The temporal mean results of the simulation show a generally constant behaviour of wave parameters H_s, T_m, D_m and P_w on the oceanic region. As the waves approach the coastline, the H_s, T_m and P_w values decrease due to bottom friction, while the D_m undergoes the refraction effect and deflects towards the coast.

Three study sites were chosen based on the H_s and P_w parameters. The locations are Laguna, with a mean H_s of $1.3$ $\mathrm{m}$ and P_w, with a mean of 10 $\mathrm{kW}$/$\mathrm{m}$; Ilhabela, with mean H_s and P_w of $1.2$ $\mathrm{m}$ and 10 $\mathrm{kW}$/$\mathrm{m}$, respectively; and Farol Island, with means of $1.6$ $\mathrm{m}$ and 15 $\mathrm{kW}$/$\mathrm{m}$ for H_s and P_w, respectively.

After selecting the study sites, Cross-Wavelet analysis was used on a time series of P_w and wind intensity to define the variability cycles for each location. The main variability cycle observed at the three locations is the annual cycle, which was present over the 18 years simulated, with a strong seasonal presence on Ilhabela. The synoptic cycles are, as expected, present at all localities but with little influence on Farol Island.

ENSO has an important role on wavelet spectra, appearing as relatively short-term oscillations ranging from 1.5 to 2 years. Long-term ENSO have a smaller influence on Ilhabela and a major influence on Farol Island. These appear as 5 to 10-year oscillations on Laguna and as high energy events on Farol Island, with periods lasting approximately 10 years.

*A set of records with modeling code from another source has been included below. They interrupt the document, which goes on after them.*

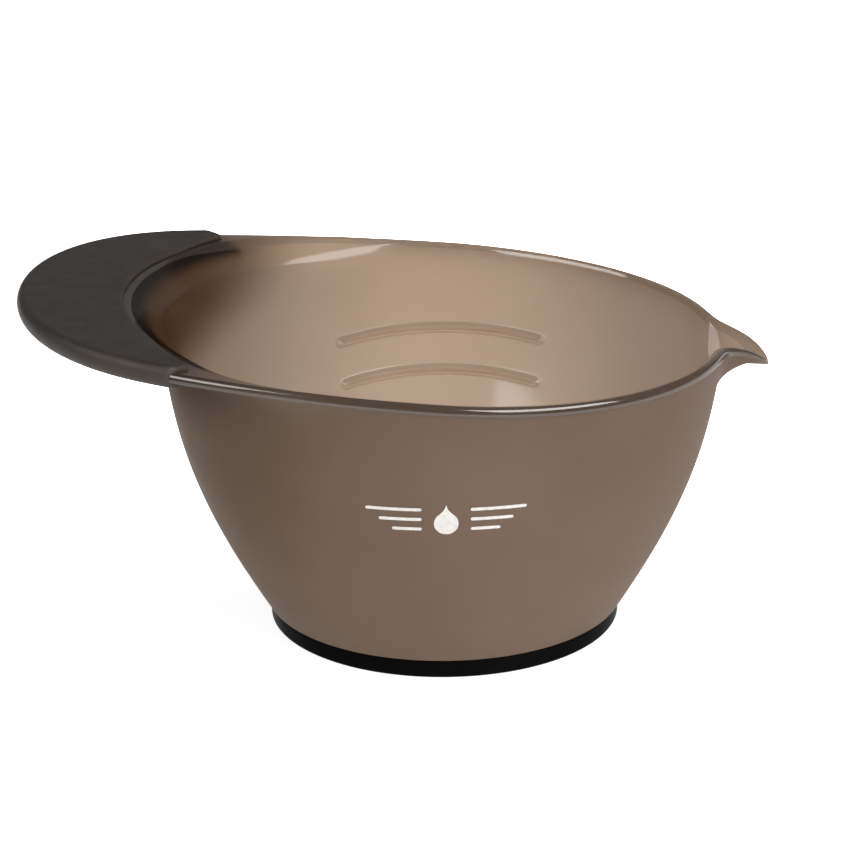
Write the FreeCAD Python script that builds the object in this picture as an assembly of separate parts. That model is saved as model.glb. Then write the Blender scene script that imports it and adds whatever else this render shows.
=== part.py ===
import FreeCAD, Part
import math
import os

# Hair colour bowl: a moulded smoky plastic bowl with a pouring spout on +X, a soft crescent grip
# moulded round a tongue of the rim on -X, a rubber ring on the foot and a pad-printed mark on the front.
# Millimetres, +Z up. The origin is on the bowl's axis, on the surface that it stands on.
# Every surface is worked out on radial sections: a height and a radius for each angle round the axis.

Vec = FreeCAD.Vector

# --- driving dimensions -------------------------------------------------------------------------
RIM_RADIUS = 70.0          # outside of the rim, away from the handle
RIM_HEIGHT = 77.9          # top of the rim at the middle of the bowl
RIM_SLOPE = -0.0768        # the rim climbs towards the handle, in a slightly hollow line
RIM_HOLLOW = 2.03e-4
RIM_TWIST = 0.94e-6
WALL = 2.6                 # wall thickness
BEAD_HEIGHT = 2.2          # height of the thickened rim
BEAD_ROUND = 1.3           # rounding of its outer top edge, inwards
BEAD_ROUND_DEPTH = 1.8     # and downwards
BEAD_CORNER = 0.3          # small rounding of its lower edge
BEAD_STEP = 0.05           # the wall's outside stays at least this far inside that edge

FOOT_HEIGHT = 4.8          # underside of the bowl's base, and top of the rubber ring
FLOOR_HEIGHT = 7.2         # inside floor
FLOOR_CORNER = 9.0         # rounding between the floor and the wall inside
WALL_CURVE = (42.08, 0.6071, -5.576e-5, -7.556e-5, 4.431e-7)   # outside radius: a polynomial of the height

HANDLE_REACH = 103.6       # from the axis to the end of the handle
HANDLE_SHOULDER = (-70.36, 57.06)   # where the rim's flank turns into the handle's nose, in plan
SHOULDER_TURN = 0.40       # direction of the outline there, radians from the X axis
SHOULDER_PULLS = (28.9, 12.19, 22.2, 26.4)          # handle lengths of the two outline curves

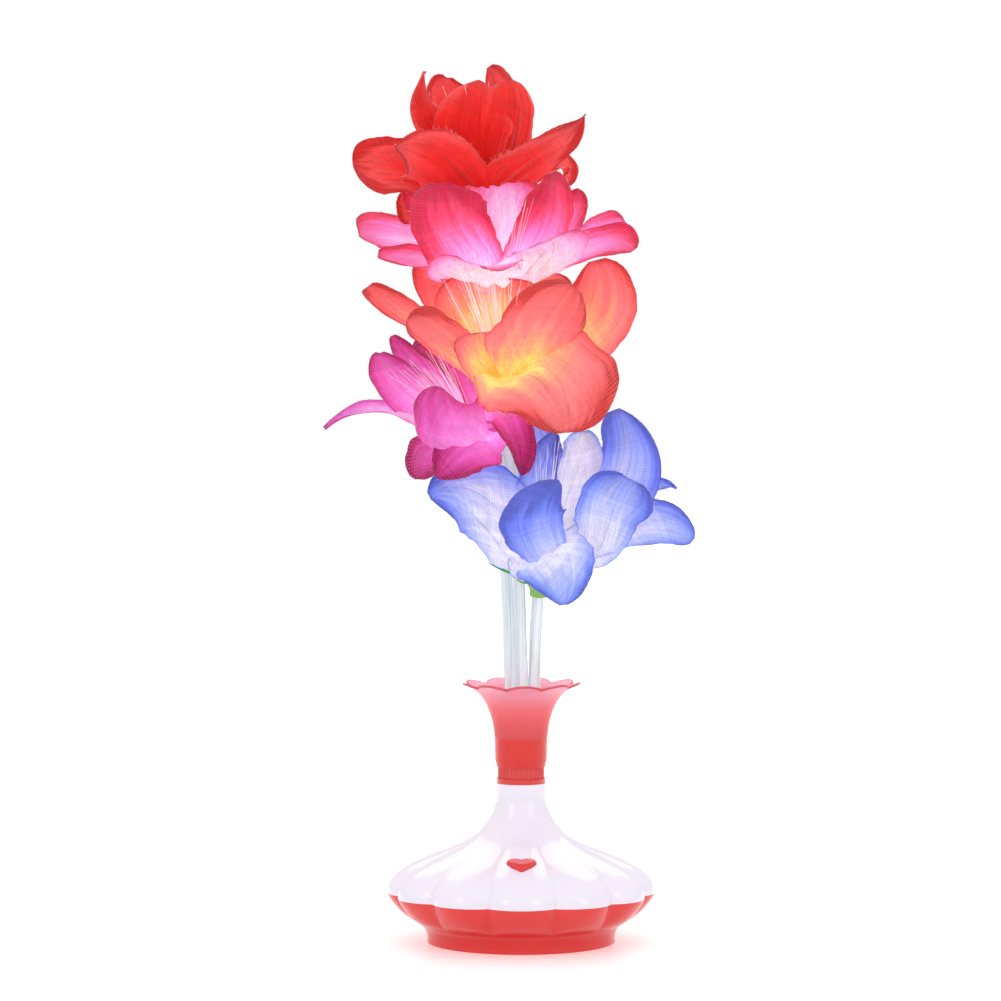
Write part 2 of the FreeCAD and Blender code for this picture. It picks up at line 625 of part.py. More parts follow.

Thus, the most feasible location found in this study for a hypothetical installation of wave energy converters is the region adjacent to Farol Island. Higher mean values were obtained at this location, in addition to the largest integrated values. In terms of variability, Farol Island has the least energetic synoptic cycles, meaning that there is greater stability over time. Most of the energy oscillation is due to the annual cycle and the long-term variability caused by ENSO.